UC San Diego also did pioneering work in science and technology studies, where Gluzman finally found her place among those asking penetrating questions about experimental situations, “thinking about them historically and culturally, as places where things happened that mattered.”
She also found a field called ethnomethodology, a subdiscipline in the sociology of science in which, she said, “You’re looking at the real world, at ordinary interactions, and at how people make sense to each other.”
When she saw the posting last year for an academic position at the U of A, it seemed like one more path she was destined to follow.
“As I understood from my research, the U of A was a place that fostered interdisciplinarity, particularly the Faculty of Arts, so that was huge for me.”
Beyond breaking down silos, Gluzman would like to explore with her students some big, global questions about what’s happening in science communication. What accounts for the current avalanche of misinformation? How is trust in science established?
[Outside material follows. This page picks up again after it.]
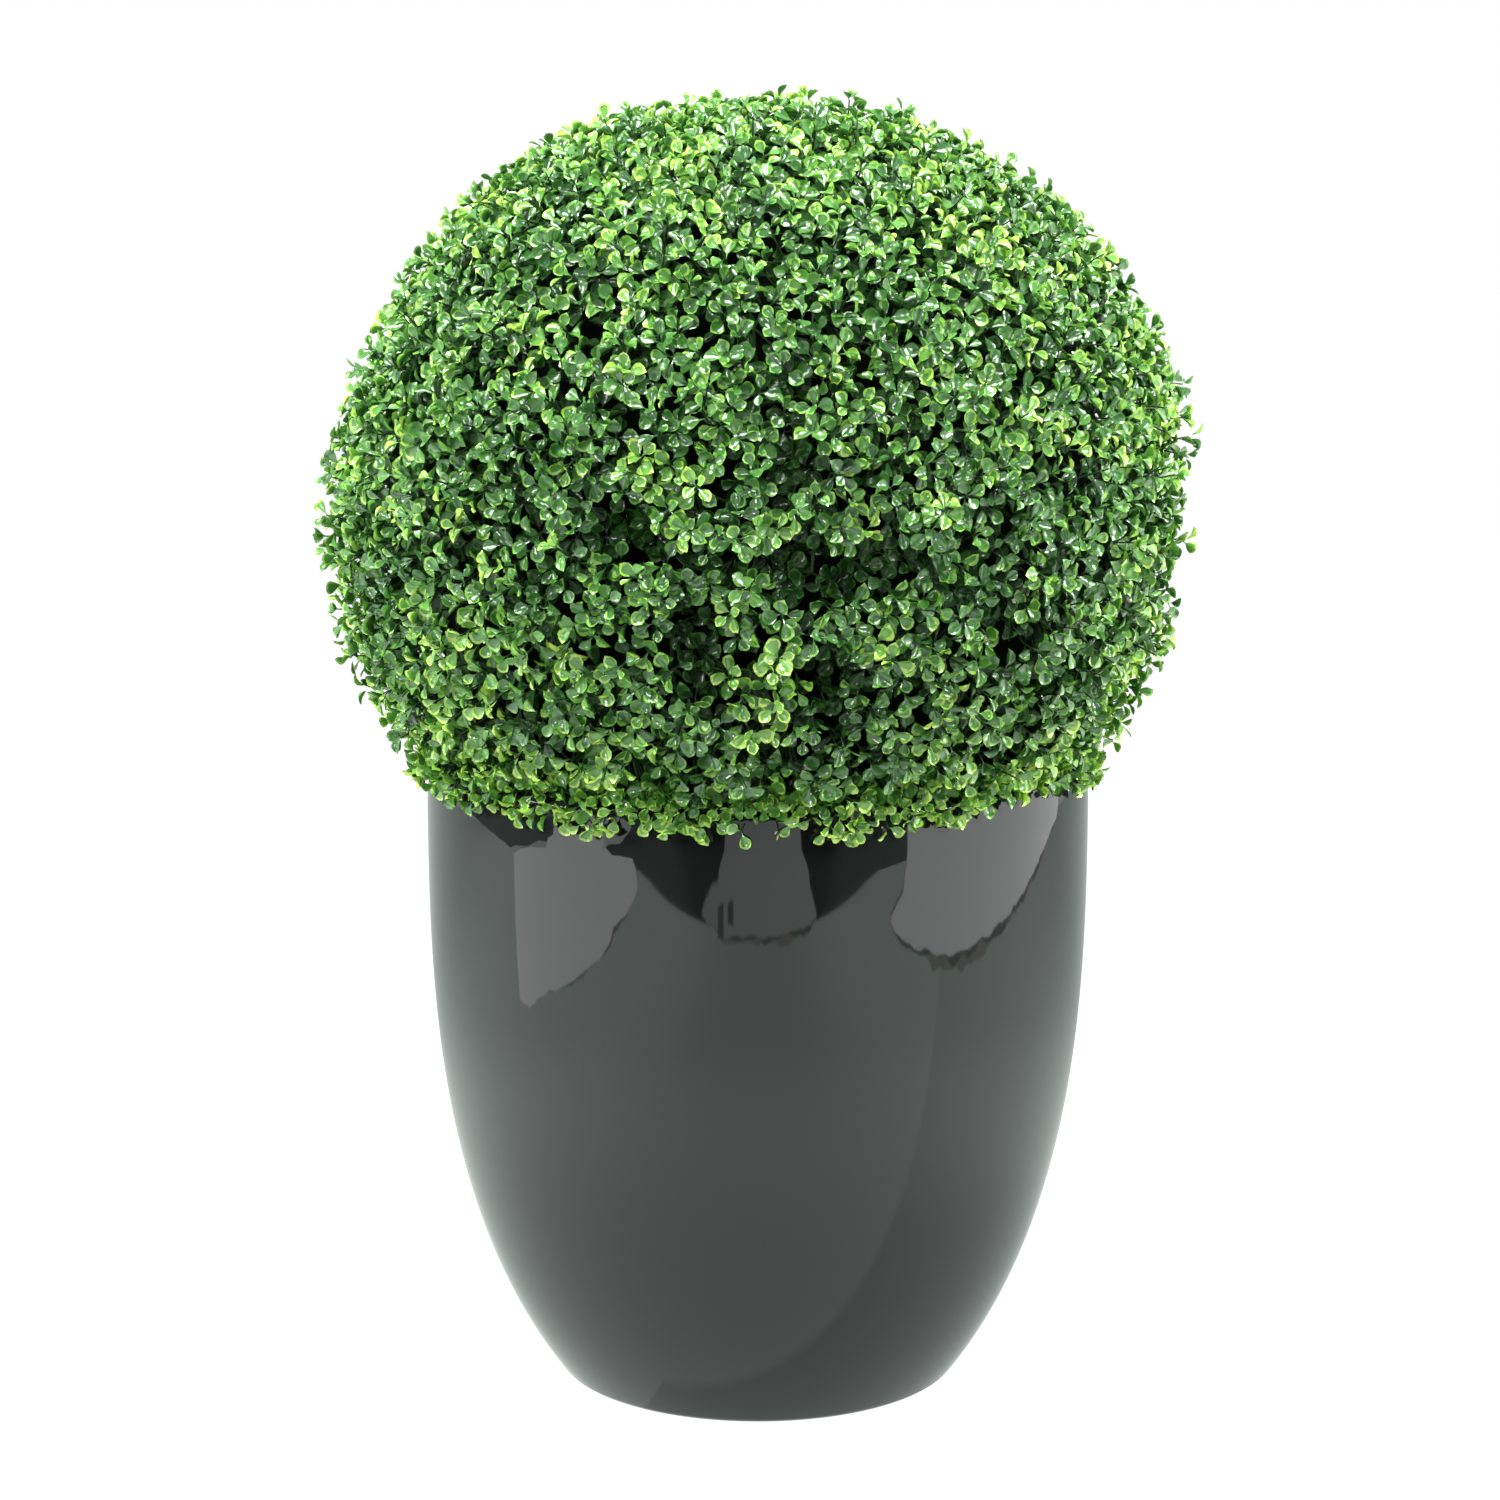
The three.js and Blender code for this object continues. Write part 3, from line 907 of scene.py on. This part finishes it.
    def add_leaves(self, tip, axis, stretch, tone):
        """Pairs of leaves, each pair turned by a quarter from the last, none quite even."""
        foliage, draw = self.foliage, self.draw
        across = square_to(axis)
        roll = draw() * math.pi
        for step, pair in enumerate(LEAF_PAIRS):
            root = tip - axis * (pair["below"] * foliage.spray_length * stretch)
            for side in (0, 1):
                turn = roll + step * math.pi / 2 + side * math.pi + 0.5 * (draw() - 0.5)
                lean = math.radians(pair["splay"] + 36 * (draw() - 0.5))
                outward = Quaternion(axis, turn) @ across
                along = axis * math.cos(lean) + outward * math.sin(lean)
                face = axis * math.sin(lean) - outward * math.cos(lean)
                face = Quaternion(along, 1.5 * (draw() - 0.5)) @ face
                size = pair["size"] * stretch * (0.9 + 0.2 * draw())
                if self.leaf_fits(root, along, face, size * foliage.leaf_length):
                    # Pairs that lie deeper in the spray take deeper tones: painted shade.
                    shade = max(0, tone - pair["shade_tones"])
                    if shade in SOFT_RIMS and draw() < SOFT_SHARE:
                        shade = SOFT_RIMS[shade]
                    width, cup = 0.8 + 0.34 * draw(), 0.5 + 1.5 * draw()
                    self.leaves.append(
                        (root, along, face, (size, size * width, size * cup), shade))

    def leaf_fits(self, root, along, face, reach):
        """Whether a leaf as long as reach keeps off the pot's wall and lip."""
        pot = self.pot
        if root.z > pot.height + 25 * MM:
            return True
        side = along.cross(face) * (0.33 * reach)
        middle = root + along * (0.7 * reach)
        points = (root, root.lerp(middle, 0.5), middle, middle + side, middle - side,
                  root + along * reach)
        return min(pot_clearance(pot, point) for point in points) > 0.7 * MM


def growth_of(scene):
    return Growth(scene.topiary_foliage, scene.topiary_pot, STEM_BOX[1].z)


# ---- Stem and boughs ---------------------------------------------------------------


def bark_relief(tree):
    # Shallow furrows two to four millimetres apart, stretched along the stem.
    drawn_out = node(tree, "ShaderNodeMapping", {
        "Vector": object_place(tree), "Scale": (1, 1, 0.25)}).outputs["Vector"]
    return {"Normal": bump(tree, surface_noise(tree, 3 * MM, 4.0, drawn_out), 1.2 * MM)}


def stem_mesh(stem):
    low, top = STEM_BOX[0].z, STEM_BOX[1].z
    steps, bevel = 60, 2 * MM
    profile = [(0, low)]
    for i in range(steps + 1):
        share = i / steps
        height = low + (top - low - bevel) * share
        up = min(1.0, (height - low) / stem.flare_height)
        taper = stem.base_radius + (stem.top_radius - stem.base_radius) * share
        profile.append((taper + stem.flare * (1 - up) ** 2 - stem.ridge, height))
    profile += [(stem.top_radius * 0.6, top), (0, top)]

    def furrowed(radius, height, azimuth):
        return radius + stem.ridge * noise(Vector((
            math.cos(azimuth) * 2.6, math.sin(azimuth) * 2.6, height / (30 * MM))))

    return turned("barked_stem", profile, 64, furrowed)


class TOPIARY_OT_stem(Operator):
    """Makes the short stem and the boughs that spread from it"""
    bl_idname = "topiary.stem"
    bl_label = "Stem and boughs"

    def execute(self, context):
        stem = context.scene.topiary_stem
        # Rough bark: matt grey-brown with upright furrows.
        bark = material("furrowed_bark", stem.bark, 0.85, 1.5, bark_relief)
        new_piece("barked_stem", stem_mesh(stem), "stem_bark", "stem", bark)
        boughs = evaluated(chain_carrier("boughs", growth_of(context.scene).boughs),
                           limb_tree("Boughs", bark), Sides=10)
        for point in boughs.vertices:
            point.co += point.normal * (0.8 * MM * noise(point.co / (6 * MM)))
        new_piece("boughs", boughs, "stem_bark", "foliage_ball")
        return {"FINISHED"}


# ---- Foliage -----------------------------------------------------------------------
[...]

And how do we confront the “replication crisis,” a growing awareness over the past decade that many scientific studies are difficult or impossible to replicate or reproduce?
That hunger for answers that can only be explored in the space between disciplines is what excites Gluzman most about her newfound home.
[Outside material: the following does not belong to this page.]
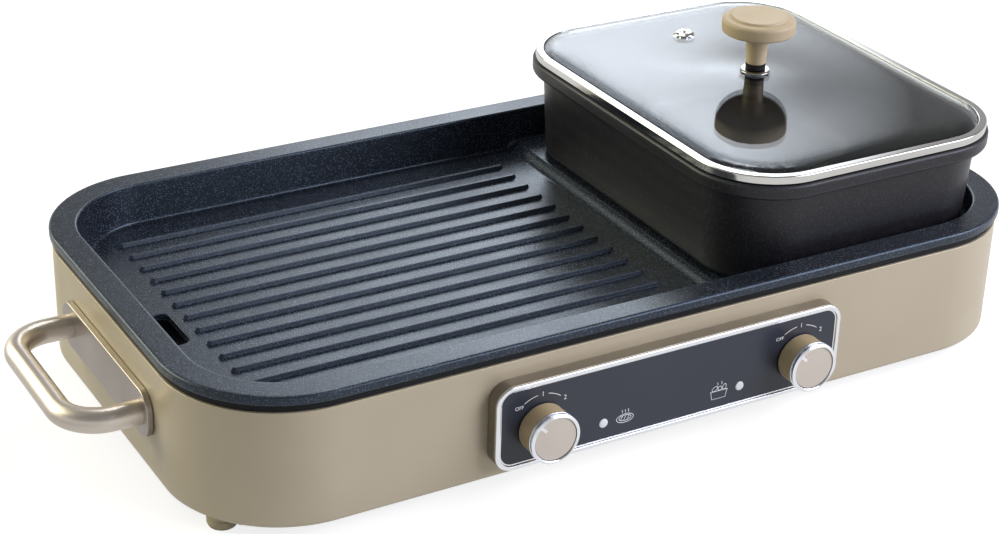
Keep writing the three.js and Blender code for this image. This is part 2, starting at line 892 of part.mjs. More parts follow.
/** One end handle, built facing up and then turned to its end wall. */
function handleGroup(end, along) {
  const frame = {
    halfLength: handle.plateLength / 2,
    halfDepth: handle.plateHeight / 2,
    radius: handle.plateRadius,
  };
  const plateTop = gap + handle.plateThickness;
  const barFrom = plateTop + gap;
  const half = handle.spread / 2;
  const places = [-half, half];
  const plateHoles = places.map((x) =>
    moved(rod(handleScrew.radius + gap, 0, plateTop + overrun), x, 0),
  );
  const backing = cut(
    roundedLoft(frame, [
      [0, gap],
      [0, plateTop - handle.plateChamfer],
      [handle.plateChamfer, plateTop],
    ]),
    plateHoles,
  );
  const turns = [
    [-half, barFrom],
    [-half, handle.reach],
    [half, handle.reach],
    [half, barFrom],
  ].map(([x, out]) => new THREE.Vector3(x, 0, out));
  const bores = places.map((x) =>
    moved(rod(handleScrew.radius + gap, barFrom - overrun, barFrom + handleScrew.grip + gap), x, 0),
  );
  const path = route(turns, [handle.bend, handle.bend]);
  const bar = cut(tube(path, handle.radius, tubeSides, barSteps), bores);
  const screwLength = base.wall + gap + barFrom + handleScrew.grip;
  const screws = places.map((x) =>
    piece(
      `handle_screw_${end}_${x * along < 0 ? "front" : "back"}`,
      moved(screw(handleScrew, screwLength), x, 0, -base.wall - gap),
      steel,
    ),
  );
  const group = groupAt(along * shellEnd, 0, handleHeight, [
    piece(`handle_plate_${end}`, backing, satinNickel),
    piece(`handle_bar_${end}`, bar, satinNickel),
    ...screws,
  ]);
  group.rotation.set(Math.PI / 2, 0, 0);
  group.rotation.order = "ZYX";
  group.rotation.z = (along * Math.PI) / 2;
  return group;
}

/** Rubber gland of the power cord in the back wall, its thin web closed but for a pilot hole. */
function cordGland() {
  const inner = -base.wall - gap - gland.lip;
  const neck = gland.radius;
  const outer = gap + gland.lip;
  const profile = [
    [gland.pilot, inner],
    [neck + gland.flange / 2, inner],
    [neck + gland.flange / 2, -base.wall - gap],
    [neck, -base.wall - gap],
    [neck, gap],
    [neck + gland.flange, gap],
    [neck + gland.flange, outer],
    [neck - gap, outer],
    [gland.pilot, outer - gland.dish],
    [gland.pilot, inner],
  ];
  const mesh = piece("cord_gland", facing(turned(profile, tubeSides)), blackPlastic);
  mesh.position.set(gland.offset, shellSide, gland.height);
  mesh.rotation.z = Math.PI;
  return mesh;
}

/** Terminal block on the cover behind the gland. */
function terminalBlock() {
  const under = coverTop + gap;
  const box = moved(
    new THREE.BoxGeometry(terminal.length, terminal.depth, terminal.height),
    0,
    0,
    terminal.height / 2,
  );
  const notches = [-1, 0, 1].map((step) =>
    moved(
      new THREE.BoxGeometry(terminal.notch, terminal.depth + overrun, terminal.notchDepth),
      (step * terminal.length) / 3,
      0,
      terminal.height,
    ),
  );
  const mesh = piece("terminal_block", cut(box, notches), blackPlastic);
  mesh.position.set(gland.offset, shellSide - base.wall - terminal.setback, under);
  return mesh;
}

/** Pot with its thick flange, built about its own centre. */
function potBody() {
  const bodyInset = pot.flangeWidth;
  const footInset = potGrowth;
  const outside = roundedLoft(potFrame, [
    ...lowerRound(footInset, potUnder, pot.footRound),
    [bodyInset, flangeUnder],
    ...lowerRound(0, flangeUnder, pot.flangeRound),
    ...upperRound(0, potTop, pot.flangeRound),
  ]);
  const inside = roundedLoft(potFrame, [
    ...lowerRound(footInset + pot.wall, potUnder + pot.floor, pot.footRound),
    [bodyInset + pot.wall, flangeUnder],
    [bodyInset + pot.wall, potTop + overrun],
  ]);
  return cut(outside, [inside]);
}

const domeShares = [0, 0.2, 0.45, 0.7, 1];
const ringInnerInset = lid.ringInset + lid.ringWidth;
const glassInset = lid.ringInset + lid.ringSheet + gap;

const crownInset = potFrame.radius * lid.crownShare;
const ventPlace = potFrame.halfDepth - crownInset - vent.flange - vent.crownGap;

/** Levels of the glass dome, from its edge to its crown, lowered by drop. */
function domeLevels(drop) {
  const span = crownInset - ringInnerInset;
  return domeShares.map((share) => [
    ringInnerInset + span * share,
    glassEdgeTop + lid.dome * Math.sin((share * Math.PI) / 2) - drop,
  ]);
}

/** Tempered glass of the lid, with holes for the vent and the knob's screw. */
function lidGlass() {
  const dome = roundedLoft(potFrame, [
    [glassInset, glassUnder],
    [glassInset, glassEdgeTop],
    ...domeLevels(0),
  ]);
  const under = roundedLoft(potFrame, [
    [ringInnerInset, glassUnder - overrun],
    ...domeLevels(lid.glass),
  ]);
  const through = (radius) => rod(radius, glassUnder, glassTop + overrun);
  return cut(dome, [
    under,
    moved(through(vent.stem + gap), 0, ventPlace),
    through(grip.screwRadius + gap),
  ]);
}

/** Bright ring folded round the glass edge. */
function lidRing() {
  const ring = roundedLoft(potFrame, [
    [lid.ringInset + lid.ringSheet, ringUnder],
    [lid.ringInset, ringUnder + lid.ringSheet],
    ...upperRound(lid.ringInset, ringTop, lid.ringRound),
  ]);
  const mouth = roundedPrism(potFrame, ringInnerInset, ringUnder - overrun, ringTop + overrun);
  const groove = roundedPrism(potFrame, glassInset - gap, glassUnder - gap, glassEdgeTop + gap);
  return cut(ring, [mouth, groove]);
}

/** Steam vent, an eyelet through the glass. */
function lidVent() {
  const top = glassTop + gap;
  const under = glassTop - lid.glass - gap;
  const round = vent.flangeHeight / 2;
  return turned(
    [
      [vent.bore, under - vent.flangeHeight],
      [vent.flange - round, under - vent.flangeHeight],
      [vent.flange, under - round],
      [vent.flange, under],
      [vent.stem, under],
      [vent.stem, top],
      [vent.flange, top],
      [vent.flange, top + round],
      [vent.flange - round, top + vent.flangeHeight],
      [vent.bore, top + vent.flangeHeight],
      [vent.bore, under - vent.flangeHeight],
    ],
    tubeSides,
  );
}

/** Lid knob: a tapered stem under a wide disc with a second tier. */
function lidKnob() {
  const discUnder = gripUnder + grip.stemHeight;
  const discTop = discUnder + grip.discHeight;
  const top = discTop + grip.tierHeight;
  const round = grip.discRound;
  const boreEnd = gripUnder + grip.screwDepth + gap;
  return turned([
    [0, boreEnd],
    [grip.screwRadius + gap, boreEnd],
    [grip.screwRadius + gap, gripUnder],
    [grip.stemFoot, gripUnder],
    [grip.stemTop, discUnder - round],
    [grip.stemTop + round, discUnder],
    [grip.discRadius - round, discUnder],
    [grip.discRadius - round / 4, discUnder + round / 4],
    [grip.discRadius, discUnder + round],
    [grip.discRadius, discTop - round],
    [grip.discRadius - round / 4, discTop - round / 4],
    [grip.discRadius - round, discTop],
    [grip.tierRadius, discTop],
    [grip.tierRadius - grip.tierHeight / 2, top],
    [0, top],
  ]);
}

/** A flat ring under the knob that the screw passes through. */
function spacer(radius, from, to) {
  const bore = grip.screwRadius + gap;
  return turned([[bore, from], [radius, from], [radius, to], [bore, to], [bore, from]]);
}

/** Screw that holds the knob from under the glass. */
function lidKnobScrew() {
  const headTop = glassTop - lid.glass - gap;
  return turned(
    [
      [0, headTop - grip.screwHeadHeight],
      [grip.screwHead - grip.screwHeadHeight / 2, headTop - grip.screwHeadHeight],
      [grip.screwHead, headTop],
      [grip.screwRadius, headTop],
      [grip.screwRadius, gripUnder + grip.screwDepth],
      [0, gripUnder + grip.screwDepth],
    ],
    pinSides,
  );
}

const [cupGeometry, cupPlace] = dripCup();

const feet = corners.map(([name, alongX, alongY]) => {
  const mesh = piece(`foot_${name}`, footBody(), rubber);
  mesh.position.x = alongX * (plateFrame.halfLength - foot.endInset);
  mesh.position.y = alongY * (plateFrame.halfDepth - foot.sideInset);
  return mesh;
});
const coverScrews = corners.map(([name, alongX, alongY]) => {
  const mesh = piece(`cover_screw_${name}`, screw(coverScrew, coverScrew.length), steel);
  mesh.position.set(...bossPlace(alongX, alongY), base.clearance);
  return mesh;
});
const grillRails = ends.map(([end], index) => {
  const mesh = piece(`grill_heater_rail_${end}`, heaterRail(heater.grillReach), aluminised);
  const left = heater.endInset + heater.innerInset - plateFrame.halfLength;
  const right = rampFoot - heater.rampGap - heater.innerInset;
  mesh.position.x = left + ((right - left) * (1 + 2 * index)) / 4;
  return mesh;
});
const potRails = ends.map(([end, along]) => {
  const mesh = piece(`pot_heater_rail_${end}`, heaterRail(heater.potReach), aluminised);
  mesh.position.x = potCentre + (along * potFrame.halfLength) / 3;
  return mesh;
});
const cup = piece("drip_cup", cupGeometry, aluminised);
cup.position.set(cupPlace, -slot.offset, 0);

const lidVentMesh = piece("lid_vent", lidVent(), stainless);
lidVentMesh.position.y = ventPlace;
const potAndLid = groupAt(potCentre, 0, 0, [
  piece("pot", potBody(), potCoat),
  piece("lid_glass", lidGlass(), clearGlass),
  piece("lid_ring", lidRing(), stainless),
  lidVentMesh,
  piece("lid_seat", spacer(grip.seatRadius, seatUnder, washerUnder - gap), stainless),
  piece("lid_washer", spacer(grip.washerRadius, washerUnder, gripUnder - gap), darkSilicone),
  piece("lid_knob", lidKnob(), beigePlastic),
  piece("lid_knob_screw", lidKnobScrew(), steel),
]);

const appliance = groupAt(0, (frontReach - plateFrame.halfDepth) / 2, 0, [
  piece("base_shell", baseShell(), paint),
  piece("bottom_cover", bottomCover(), blackPlastic),
  ...feet,
  ...coverScrews,
  piece("plate_collar", plateCollar(), darkSilicone),
  piece("heat_shield", heatShield(), aluminised),
  piece("grill_heater", grillHeater(), heaterMetal),
  piece("pot_heater", potHeater(), heaterMetal),
  ...grillRails,
  ...potRails,
  cup,
  cordGland(),
  terminalBlock(),
  ...ends.map(([end, along]) => handleGroup(end, along)),
  controlPanel(),
  piece("grill_plate", grillPlate(), nonStick),
  potAndLid,
]);

const model = new THREE.Group();
model.add(appliance);

export default model;
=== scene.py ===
"""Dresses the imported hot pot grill: smooth shells, fine fittings, finishes, camera and lamps.

Lengths are in millimetres until a mesh is finished, and every piece stays where its CAD node is. A profile
is a row of corners, each with its inset (or its place across), its height and the radius of its round.
"""

import json
import logging
import math
from abc import ABC, abstractmethod
from collections.abc import Iterable, Sequence
from dataclasses import dataclass
from enum import Enum
from functools import cache

import bmesh
import bpy
from bmesh.types import BMEdge, BMesh, BMFace, BMVert
from mathutils import Matrix, Vector

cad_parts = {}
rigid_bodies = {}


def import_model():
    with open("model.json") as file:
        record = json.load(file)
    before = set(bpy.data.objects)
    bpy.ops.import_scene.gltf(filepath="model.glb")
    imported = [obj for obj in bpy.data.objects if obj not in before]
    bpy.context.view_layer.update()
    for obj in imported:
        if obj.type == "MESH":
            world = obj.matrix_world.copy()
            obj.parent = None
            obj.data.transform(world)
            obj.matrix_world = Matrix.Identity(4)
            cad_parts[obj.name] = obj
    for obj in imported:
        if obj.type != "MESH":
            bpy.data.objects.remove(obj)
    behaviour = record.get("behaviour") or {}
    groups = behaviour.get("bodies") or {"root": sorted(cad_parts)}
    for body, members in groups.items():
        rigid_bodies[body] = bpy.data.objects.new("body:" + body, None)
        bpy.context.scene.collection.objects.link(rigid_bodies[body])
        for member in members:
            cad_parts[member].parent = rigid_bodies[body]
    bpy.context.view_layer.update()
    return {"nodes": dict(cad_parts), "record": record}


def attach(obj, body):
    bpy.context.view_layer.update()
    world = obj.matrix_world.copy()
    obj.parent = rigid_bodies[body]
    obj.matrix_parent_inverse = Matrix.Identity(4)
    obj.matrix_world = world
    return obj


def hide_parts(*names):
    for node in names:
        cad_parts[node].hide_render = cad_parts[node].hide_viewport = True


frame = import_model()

MM = 0.001
FINE = 1e-4
NEAR = 0.01
GAP = 0.3
SUPPORT = 1.2
CREASE = math.radians(32)
HERE = Matrix()
WHITE = (1, 1, 1, 1)
NOISE_SPAN = (0.3, 0.7)
SLOW_SHARE = 0.4
Point = tuple[float, float]
Trio = tuple[float, float, float]
Tint = tuple[int, int, int]
Socket = bpy.types.NodeSocket
Wire = Socket | float | Sequence[float]
log = logging.getLogger("hot_pot_grill")


def linear(tint: Tint) -> tuple[float, float, float, float]:
    """A screen colour, 0 to 255, as the linear colour that shaders take."""
    shares = [part / 255 for part in tint]
    return (*[s / 12.92 if s <= 0.04045 else ((s + 0.055) / 1.055) ** 2.4 for s in shares], 1.0)


def shifted(x: float, y: float, z: float = 0.0) -> Matrix:
    """A move by three lengths."""
    return Matrix.Translation(Vector((x, y, z)))


def spun(degrees: float, axis: str) -> Matrix:
    """A turn about an axis."""
    return Matrix.Rotation(math.radians(degrees), 4, axis)


def only(items: Iterable, kind: type) -> list:
    """The items of one kind."""
    return [item for item in items if isinstance(item, kind)]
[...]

“These signature areas at the U of A — the fact that there are mechanisms that already exist institutionally to gather people from across faculties — for me, that’s everything,” she said.
“Increasingly, scientists themselves are interested in making their work more transparent, in reconsidering the validity of their methods in respect to their claims, and in working in more playful, open and inclusive ways.
“I hope to expand and develop these sorts of critical collaborations at the University of Alberta.”